Following the dismissal of the potential jurors, Weinstein attorney Damon Cheronis brought up his concerns about the protest to Burke, explaining that he had heard a chant coming from outside during the jury selection process, and he “did notice the faces of some jurors, noting that they had heard that chant.” While he could not make out what the chant was about during jury selection, Cheronis said Kantor’s tweet and various media reports indicated that there was a protest outside of the Weinstein trial.

“Your honor, again, we’ve filed several motions in this case,” Cheronis said. “The problem with this specific instance is that we’re trying to pick a jury that is fair and impartial that is not swayed by the media and we have a flashmob outside that is chanting, ‘The rapist is you.’”

“If there’s a mob outside chanting for justice, which they say is the conviction of ,” Cheronis said, “it is this type of atmosphere that makes it near impossible for Mr. Weinstein to get a fair trial.”

Cheronis asked the judge to bring the same potential jurors back into court so that they could be re-questioned without distraction. The judge denied his request, noting the commonplace nature of protests outside of the New York City criminal courthouse.
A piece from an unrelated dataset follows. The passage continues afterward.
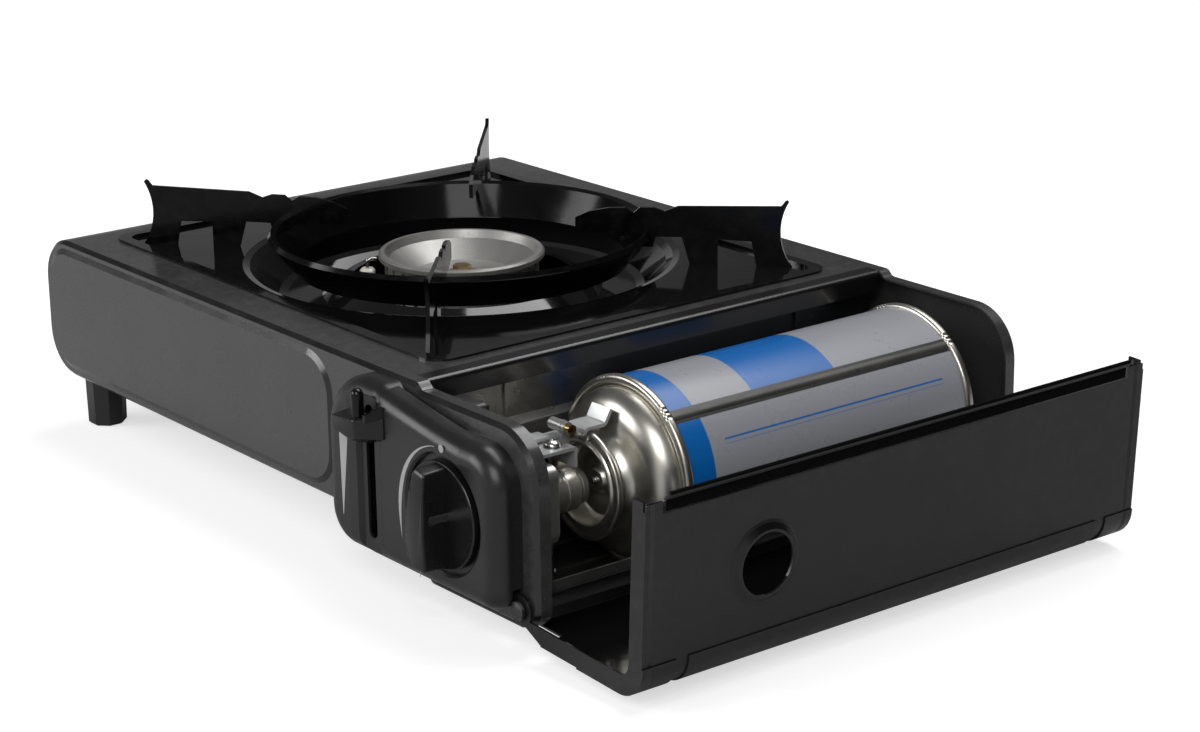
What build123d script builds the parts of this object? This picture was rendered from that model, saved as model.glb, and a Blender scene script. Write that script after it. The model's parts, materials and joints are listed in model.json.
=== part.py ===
"""Butane cassette stove: casing, drop-in tray, burner, trivet, gas train, lock, lid and cartridge.

The origin is the middle of the front left foot's sole. +X runs right along the control side, +Y runs
back and +Z is up. The lid is modelled open, the lock lever up, the gas knob at off.
"""
import os
from math import atan, cos, degrees, radians, sin, tan

from build123d import *

os.makedirs("parts", exist_ok=True)

# Casing ------------------------------------------------------------------------------------------
CASE_WIDTH = 331.0
CASE_DEPTH = 222.0
CASE_LEFT = -17.5
CASE_FRONT = -14.5
CASE_RIGHT = CASE_LEFT + CASE_WIDTH
CASE_BACK = CASE_FRONT + CASE_DEPTH
MIDDLE_Y = CASE_FRONT + CASE_DEPTH / 2
SHEET = 0.8
HOB_TOP = 79.2
HOB_RIGHT = CASE_LEFT + 263.5
HOB_EDGE_DROP = 8.0
UNDERSIDE = 22.5
TOP_LEFT_RADIUS = 18.0
BOTTOM_LEFT_RADIUS = 18.0
RIM_DEPTH = 6.0
RIM_RIGHT = CASE_RIGHT - 0.5
RIM_TOP = 76.8
RIM_BOTTOM = 9.0
RIM_RADIUS = 19.0
STEP_X = CASE_LEFT + 229.0
EMBOSS = 1.0
PANEL_X = CASE_LEFT + 108.0
PANEL_Z = 51.0
PANEL_LENGTH = 204.0
PANEL_HEIGHT = 46.0
PANEL_RADIUS = 13.0
PANEL_SLOPE = 2.2
RIM_CHAMFER = 1.5

# Tray and trivet, centred on the burner ----------------------------------------------------------
BURNER_X = CASE_LEFT + 138.0
BURNER_Y = CASE_FRONT + 110.0
TRAY_LENGTH = 226.0
TRAY_WIDTH = 186.0
TRAY_RIM = 4.0
TRAY_INNER_LENGTH = TRAY_LENGTH - 2 * TRAY_RIM
TRAY_INNER_WIDTH = TRAY_WIDTH - 2 * TRAY_RIM
TRAY_RADIUS = 6.5
TRAY_FLAT = 78.6
WELL_RADIUS = 85.5
WELL_FLOOR = 65.5
WELL_HOLE = 44.0
RING_TOP_RADIUS = 73.0
RING_FOOT_RADIUS = 65.5
RING_TOP = 90.4
RING_FOOT = 77.0
ARM_ANGLE = 41.0
ARM_SHEET = 1.5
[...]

“I disagree with you,” Burke responded, explaining that he, too, heard the chanting, but could not make out what the words were from inside the courthouse, so he assumed the potential jurors and attorneys could not hear the words about Weinstein either. “It wasn’t until you attorneys went in the back and looked at your cellphone that you were able to determine” what the protest was about, the judge reasoned.

The judge agreed with Weinstein’s attorney on the fact that there will likely be many protests outside of the courthouse throughout the rape trial, and many times, it will be easily audible that the protesters are changing about Weinstein. “That doesn’t really matter because there will be days where it is crystal clear,” Burke said. “In fact, it probably makes any Manhattan juror that more conscious of their duty to determine testimony and evidence based on only what occurs in this courtroom and not outside — which I’ve reiterated to them repeatedly. I don’t really have much more to say about that, other than the formality of denying the request.”

On his way out of the courtroom, Weinstein was asked by the press what he thought about the women chanting outside. Although he did not verbally respond, while he was exiting with his walker, he looked at the line of reporters and shrugged.

The song and dance that was chanted on Friday is called “Un Violador en Tu Camino,” which translates to “A Rapist in Your Path.” It first went viral in late November 2019, thanks to feminist theater group Las Tesis. Inspired by the work of Argentinian theorist Rita Segato, who defines rape as an issue of politics rather than individual morality, the group says the chant was created “to show rape not just as a crime against an individual woman, but the expression of a larger social issue.”

Weinstein’s trial began this week in New York as Weinstein was hit with new charges in Los Angeles. The disgraced movie mogul is facing five charges in New York due to accusations that he raped a woman in a hotel room in 2013, and forcibly performed oral sex on another woman in his apartment in 2006. He also now faces four charges in Los Angeles of forcible rape, forcible oral copulation, sexual penetration by use of force and sexual battery by restraint stemming from the alleged rape of one woman and sexual assault of another over a two-day period in 2013. Weinstein alleges all sexual acts were consensual. If convicted, the Oscar-winning producer faces life in prison.